━━━ DATASET EXCERPT
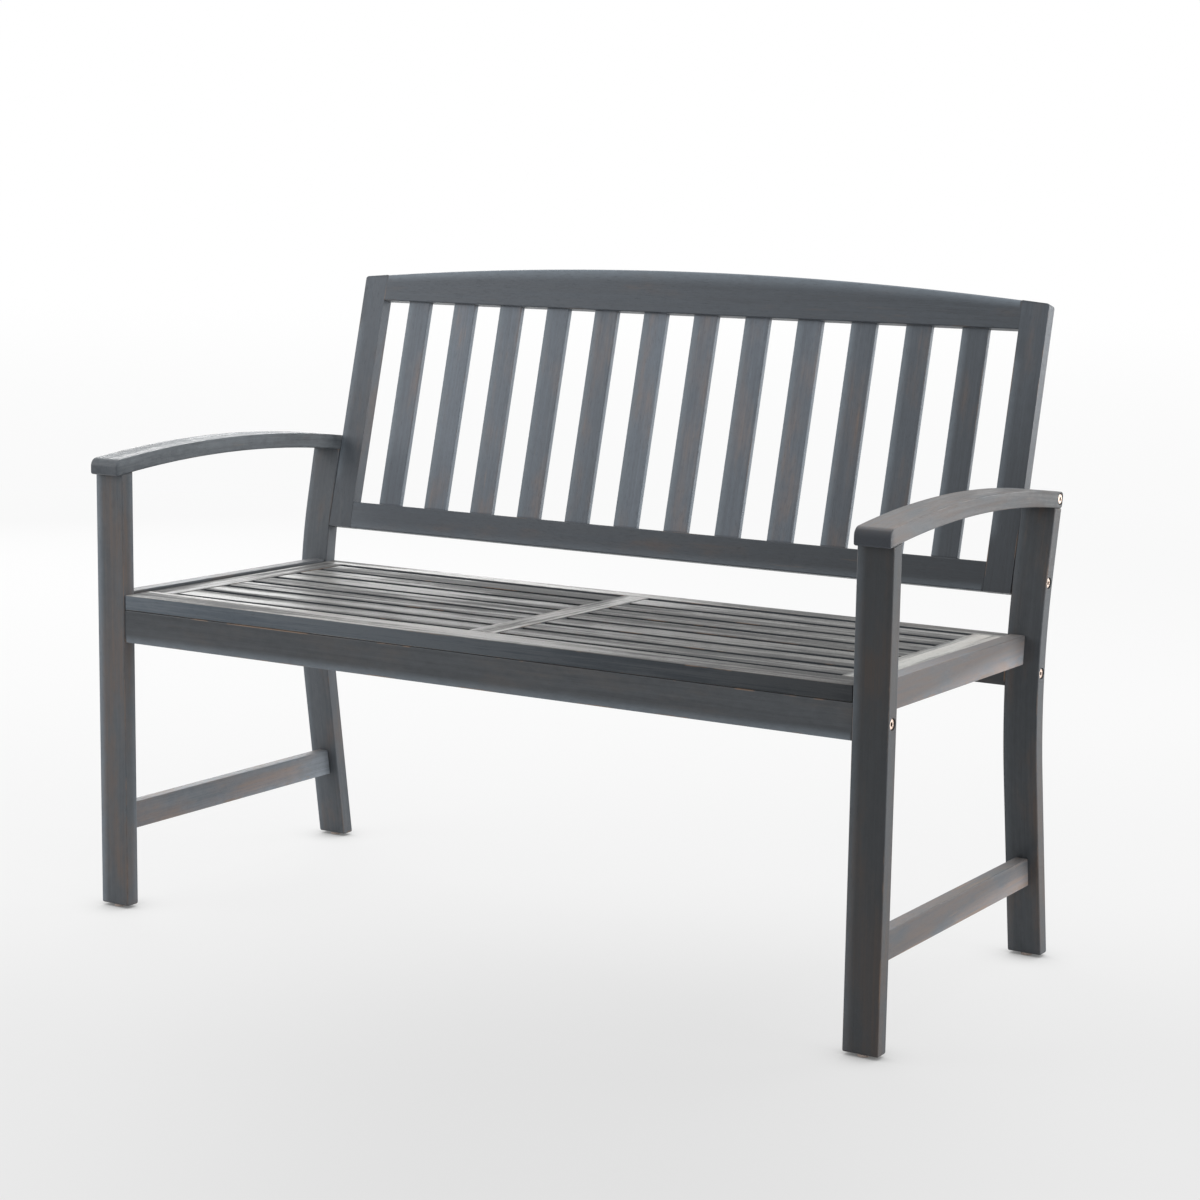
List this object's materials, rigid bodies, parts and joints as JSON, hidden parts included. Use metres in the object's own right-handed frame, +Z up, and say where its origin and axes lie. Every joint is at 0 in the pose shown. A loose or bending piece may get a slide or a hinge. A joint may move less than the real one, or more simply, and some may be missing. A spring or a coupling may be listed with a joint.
{
  "type": "garden bench",
  "caption": "Slatted wooden garden bench with a leaning slatted back under an arched crest rail, arched armrests, bent rear legs, side stretchers and bolted joints.",
  "frame": {"origin": "on the floor, in the middle of the bench's bounding box seen from above", "axes": "+Z up, +X to the right of someone facing the front of the bench, +Y from its front to its back"},
  "size_m": [1.22, 0.6012, 0.9033],
  "materials": {
    "leg_wood": "worn grey stain, matt, lengthwise grain",
    "arm_wood": "worn grey stain, matt, lengthwise grain",
    "seat_wood": "worn grey stain, matt, lengthwise grain",
    "back_wood": "worn grey stain, matt, lengthwise grain",
    "apron_wood": "worn grey stain, matt, lengthwise grain",
    "bolt_bronze": "dull bronze plating",
    "glide_plastic": "matt pinkish brown"
  },
  "bodies": {
    "root": {"arm_bolt_left": "bolt_bronze", "arm_bolt_right": "bolt_bronze", "armrest_left": "arm_wood", "armrest_right": "arm_wood", "back_bolt_left": "bolt_bronze", "back_bolt_right": "bolt_bronze", "back_bottom_rail": "back_wood", "back_crest_rail": "back_wood", "back_slat_01": "back_wood", "back_slat_02": "back_wood", "back_slat_03": "back_wood", "back_slat_04": "back_wood", "back_slat_05": "back_wood", "back_slat_06": "back_wood", "back_slat_07": "back_wood", "back_slat_08": "back_wood", "back_slat_09": "back_wood", "back_slat_10": "back_wood", "back_slat_11": "back_wood", "back_slat_12": "back_wood", "back_stile_left": "back_wood", "back_stile_right": "back_wood", "front_apron": "apron_wood", "front_apron_bolt_left": "bolt_bronze", "front_apron_bolt_right": "bolt_bronze", "front_glide_left": "glide_plastic", "front_glide_right": "glide_plastic", "front_leg_left": "leg_wood", "front_leg_right": "leg_wood", "rear_apron": "apron_wood", "rear_apron_bolt_left": "bolt_bronze", "rear_apron_bolt_right": "bolt_bronze", "rear_glide_left": "glide_plastic", "rear_glide_right": "glide_plastic", "rear_leg_left": "leg_wood", "rear_leg_right": "leg_wood", "seat_centre_rail": "seat_wood", "seat_end_rail_left": "seat_wood", "seat_end_rail_right": "seat_wood", "seat_front_rail": "seat_wood", "seat_rear_rail": "seat_wood", "seat_slat_left_1": "seat_wood", "seat_slat_left_2": "seat_wood", "seat_slat_left_3": "seat_wood", "seat_slat_left_4": "seat_wood", "seat_slat_left_5": "seat_wood", "seat_slat_left_6": "seat_wood", "seat_slat_left_7": "seat_wood", "seat_slat_right_1": "seat_wood", "seat_slat_right_2": "seat_wood", "seat_slat_right_3": "seat_wood", "seat_slat_right_4": "seat_wood", "seat_slat_right_5": "seat_wood", "seat_slat_right_6": "seat_wood", "seat_slat_right_7": "seat_wood", "side_apron_left": "leg_wood", "side_apron_right": "leg_wood", "side_stretcher_left": "leg_wood", "side_stretcher_right": "leg_wood"}
  },
  "joints": []
}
━━━━━━
— EXERCISE DETAILS —
Extract the complete listing verbatim.

— SOLUTION TO THIS EXERCISE —
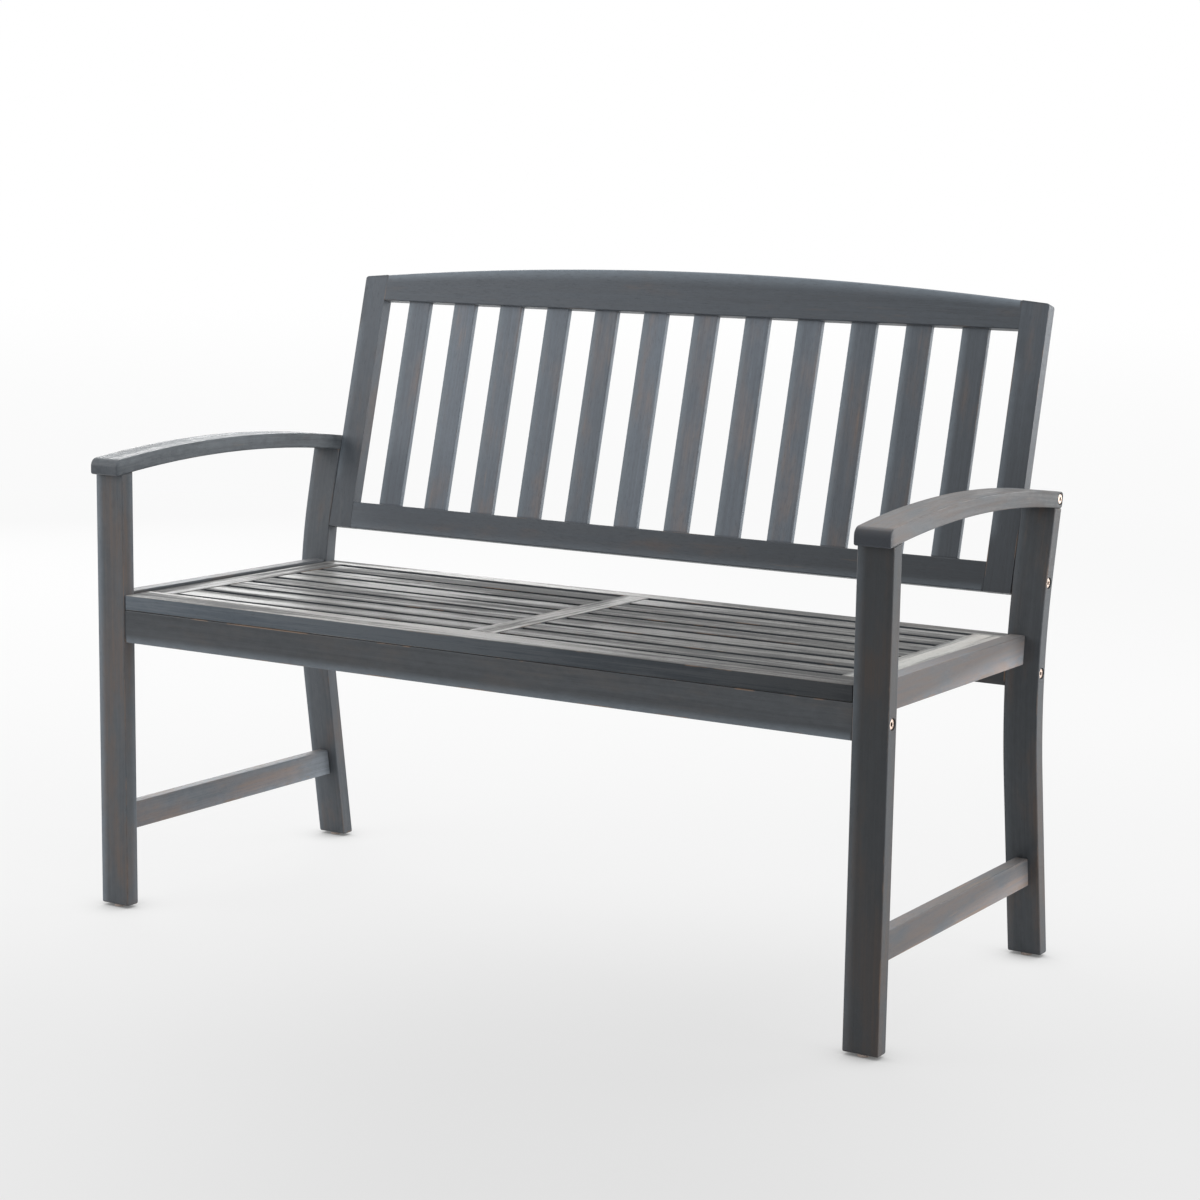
List this object's materials, rigid bodies, parts and joints as JSON, hidden parts included. Use metres in the object's own right-handed frame, +Z up, and say where its origin and axes lie. Every joint is at 0 in the pose shown. A loose or bending piece may get a slide or a hinge. A joint may move less than the real one, or more simply, and some may be missing. A spring or a coupling may be listed with a joint.
{
  "type": "garden bench",
  "caption": "Slatted wooden garden bench with a leaning slatted back under an arched crest rail, arched armrests, bent rear legs, side stretchers and bolted joints.",
  "frame": {"origin": "on the floor, in the middle of the bench's bounding box seen from above", "axes": "+Z up, +X to the right of someone facing the front of the bench, +Y from its front to its back"},
  "size_m": [1.22, 0.6012, 0.9033],
  "materials": {
    "leg_wood": "worn grey stain, matt, lengthwise grain",
    "arm_wood": "worn grey stain, matt, lengthwise grain",
    "seat_wood": "worn grey stain, matt, lengthwise grain",
    "back_wood": "worn grey stain, matt, lengthwise grain",
    "apron_wood": "worn grey stain, matt, lengthwise grain",
    "bolt_bronze": "dull bronze plating",
    "glide_plastic": "matt pinkish brown"
  },
  "bodies": {
    "root": {"arm_bolt_left": "bolt_bronze", "arm_bolt_right": "bolt_bronze", "armrest_left": "arm_wood", "armrest_right": "arm_wood", "back_bolt_left": "bolt_bronze", "back_bolt_right": "bolt_bronze", "back_bottom_rail": "back_wood", "back_crest_rail": "back_wood", "back_slat_01": "back_wood", "back_slat_02": "back_wood", "back_slat_03": "back_wood", "back_slat_04": "back_wood", "back_slat_05": "back_wood", "back_slat_06": "back_wood", "back_slat_07": "back_wood", "back_slat_08": "back_wood", "back_slat_09": "back_wood", "back_slat_10": "back_wood", "back_slat_11": "back_wood", "back_slat_12": "back_wood", "back_stile_left": "back_wood", "back_stile_right": "back_wood", "front_apron": "apron_wood", "front_apron_bolt_left": "bolt_bronze", "front_apron_bolt_right": "bolt_bronze", "front_glide_left": "glide_plastic", "front_glide_right": "glide_plastic", "front_leg_left": "leg_wood", "front_leg_right": "leg_wood", "rear_apron": "apron_wood", "rear_apron_bolt_left": "bolt_bronze", "rear_apron_bolt_right": "bolt_bronze", "rear_glide_left": "glide_plastic", "rear_glide_right": "glide_plastic", "rear_leg_left": "leg_wood", "rear_leg_right": "leg_wood", "seat_centre_rail": "seat_wood", "seat_end_rail_left": "seat_wood", "seat_end_rail_right": "seat_wood", "seat_front_rail": "seat_wood", "seat_rear_rail": "seat_wood", "seat_slat_left_1": "seat_wood", "seat_slat_left_2": "seat_wood", "seat_slat_left_3": "seat_wood", "seat_slat_left_4": "seat_wood", "seat_slat_left_5": "seat_wood", "seat_slat_left_6": "seat_wood", "seat_slat_left_7": "seat_wood", "seat_slat_right_1": "seat_wood", "seat_slat_right_2": "seat_wood", "seat_slat_right_3": "seat_wood", "seat_slat_right_4": "seat_wood", "seat_slat_right_5": "seat_wood", "seat_slat_right_6": "seat_wood", "seat_slat_right_7": "seat_wood", "side_apron_left": "leg_wood", "side_apron_right": "leg_wood", "side_stretcher_left": "leg_wood", "side_stretcher_right": "leg_wood"}
  },
  "joints": []
}